Important update (Jan 16, 2014): I am transitioning from managing a local software repository to distribution via github. Please see our github page.

How to cite this software: For all of the packages except rhothetapost, cite the package name along with the libsequence paper:

Thornton, K. (2003) libsequence: a C++ class library for evolutionary genetic analysis. Bioinformatics 19(17): 2325-2327

For rhothetapost, cite the package name and one of the following papers (which were where the method was first developed):

Haddrill, P., K.R. Thornton, B. Charlesworth, and P. Andolfatto. (2005) Multilocus patterns of nucleotide variability and the demographic and selection history of Drosophila melanogaster populations. Genome Research 15: 790-799

Thornton, K.R. and P. Andolfatto (2006) Approximate Bayesian Inference reveals evidence for a recent, severe, bottleneck in a Netherlands population of Drosophila melanogaster. Genetics 172: 1607-1619

The software below requires that libsequence be installed first, following the instructions for that package. The installation instructions are the same as for libsequence:

  1. unzip the software
  2. run the configure script in the directory created in step 1
  3. make
  4. sudo make install

Software dealing with sequence analysis:

analysis - C++ software for evolutionary genetic analysis. This package also requires the GNU Scientific Library to be installed. Many linux distros provide GSL packages, and OS X users can install it using either the fink or darwinports projects, according to their preference. (I prefer darwinports, for what that's worth). Howver, to make life easier on yourself, I recommend that OS X users install the GSL directly from the source code available at the GSL homepage. The reason for this is that I have not modified the build system to be able to deal with lib directories other than /usr/local/lib and /usr/lib. The GSL is used to calculate chi-squared probabilities for the program MKtest. If you're not aware of it, the GSL is a C library for numeric computation, essentially a modern version of "Numerical Recipes in C".
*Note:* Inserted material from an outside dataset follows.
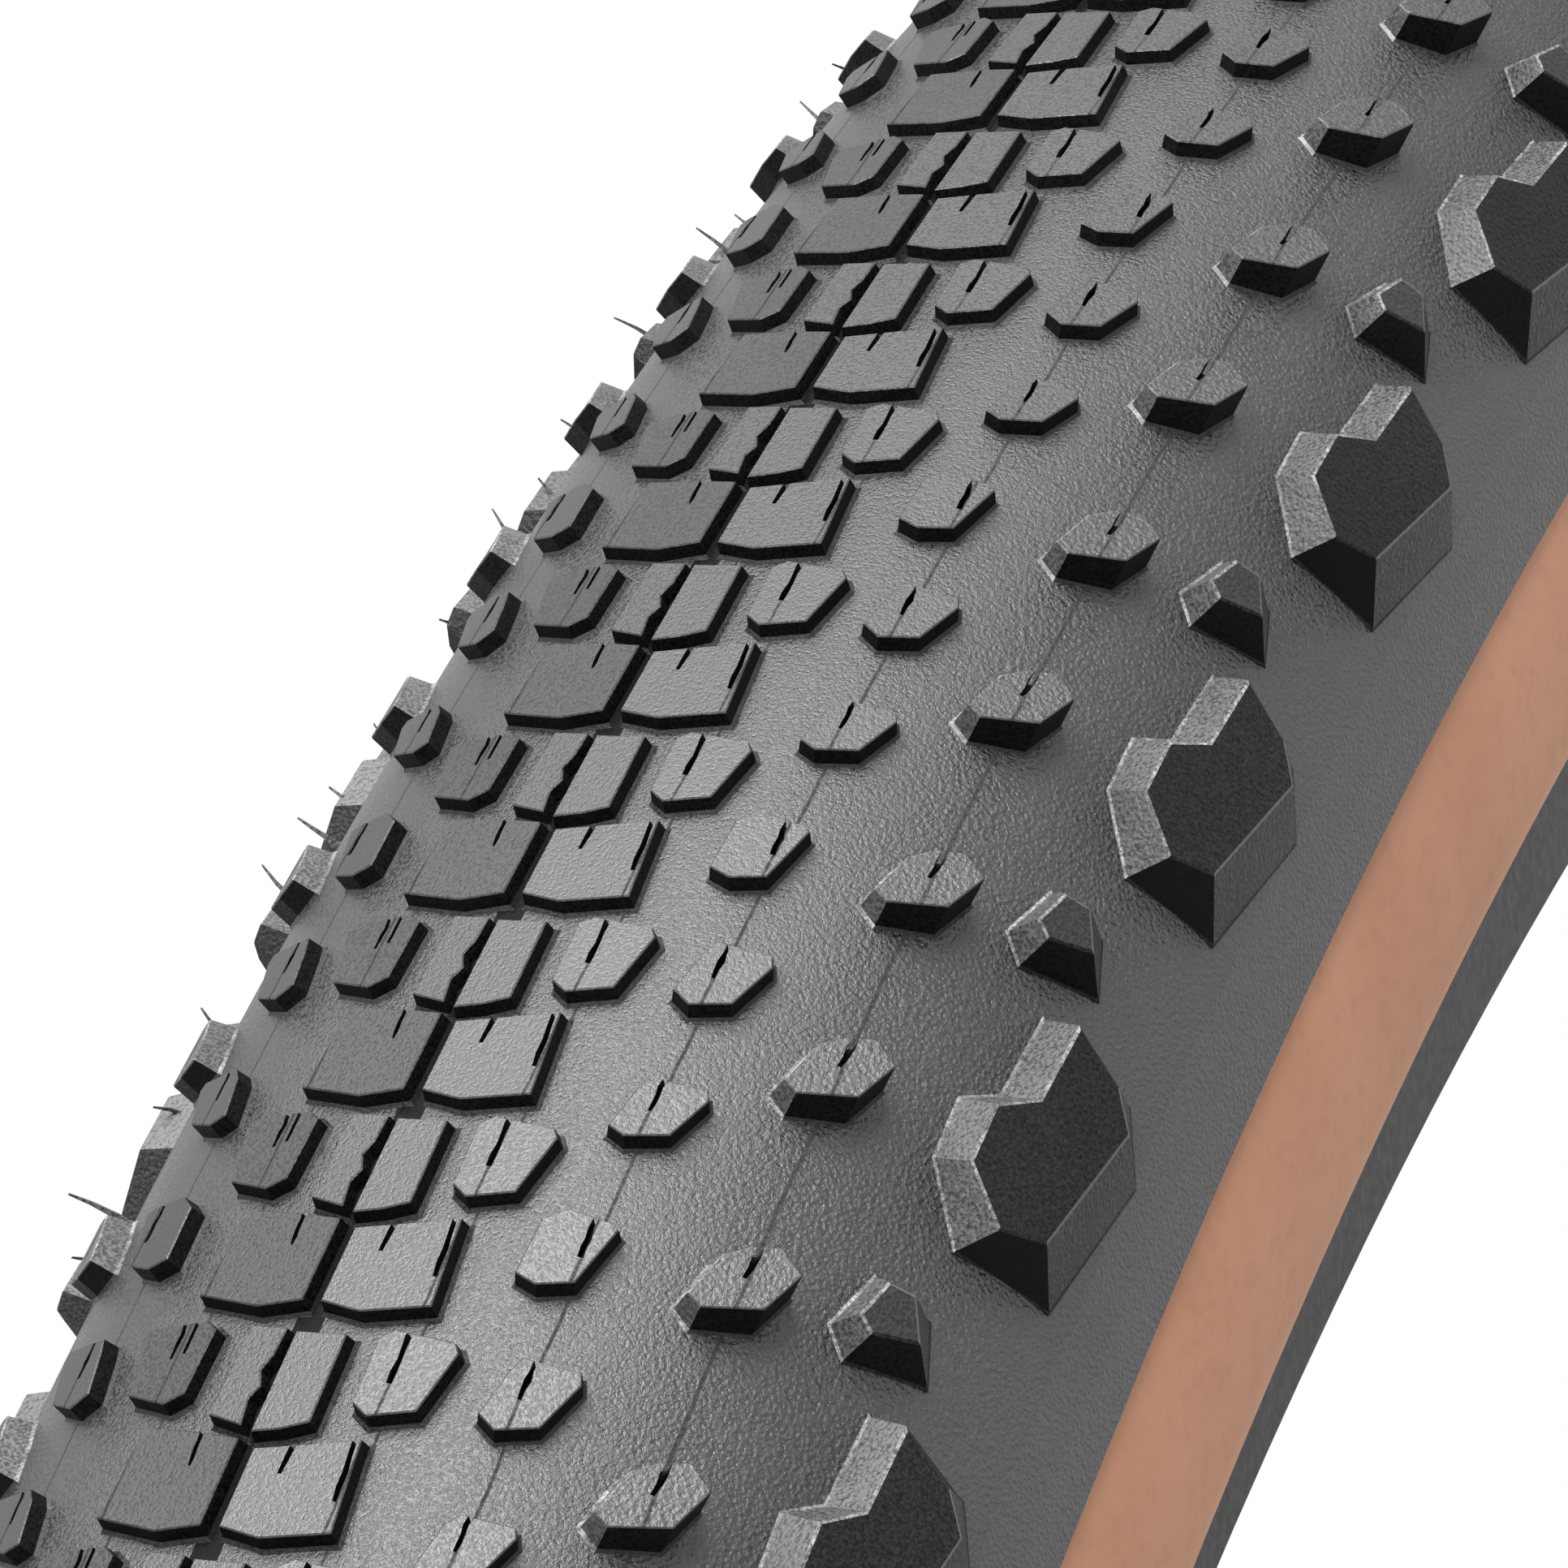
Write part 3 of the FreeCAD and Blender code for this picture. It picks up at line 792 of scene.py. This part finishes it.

There are manpages for several of the programs in the analysis package (These may be out-of-date. Up-to-date version will be installed with the packages themselves):

  1. compute a "mini-DNAsp" for the Unix command-line
  2. gestimator, Ka/Ks by Comeron's method
  3. kimura80, to calculate divergence using Kimura's (1980) method
  4. polydNdS, to analyze silent and replacement polymorphism
  5. MKtest, to perform McDonald and Kreitman tests
  6. rsq, to summarize linkage disequilibrium in data
  7. descPoly, a program to output a qualitative summary of features of sequence polymorphism data
  8. sharedPoly, a program to calculate number of shared polymorphisms between 2 partitions of an alignment

sequtils -software for sequence manipulation.

manpages are available online for the following programs in the sequtils package (These may be out-of-date. Up-to-date version will be installed with the packages themselves):

  1. clustalwtofasta
  2. revcom
  3. toLDhat
  4. trimallgaps

Software dealing with analysis of coalescent simulation:

msstats Reads in data from Hudson's coalescent simulation program ms and calculates several common summary statistcs. The output is a tab-delimited list of statistics, with a header line so that the file can be easily processed in R.

example usage: ms 50 10000 -t 20 | msstats

msff Applies a frequency filter to the output of Dick Hudson's coalescent simulation. Using the -m flag, it filters on the minor allele frequency. Use -d to filter on the derived allele frequency. The filtered data a printed to stdout. The frequency filter removes sites where the relevant frequency is less than or equal to the input value. Frequencies are input as decimals on the interval [0,1]. For example, to calculate LD-related statistic using my msld package, but filtering out sites where the minor allele frequency is less than or equal to 10% in the sample:

ms 10 10000 -t 20 -r 20 1000 | msff -m 0.10 | msld > out.

rhothetapost Estimate mutation and recombination rates from multilocus polymorphism data. Described in Haddrill et al. (2005) and Thornton and Andolfatto (2006). Documentation is here

omega Calculates Kim and Nielsen's (2004, Genetics 167:1513) "omega_max" statistic which was explored in Jensen et al. (2007, Genetics 176 2371-3279). Please read the source code for documentation. Both Kim and Nielsen and Jensen et al. should be cited if this code is used--the first for the statistic, the latter for the implementation.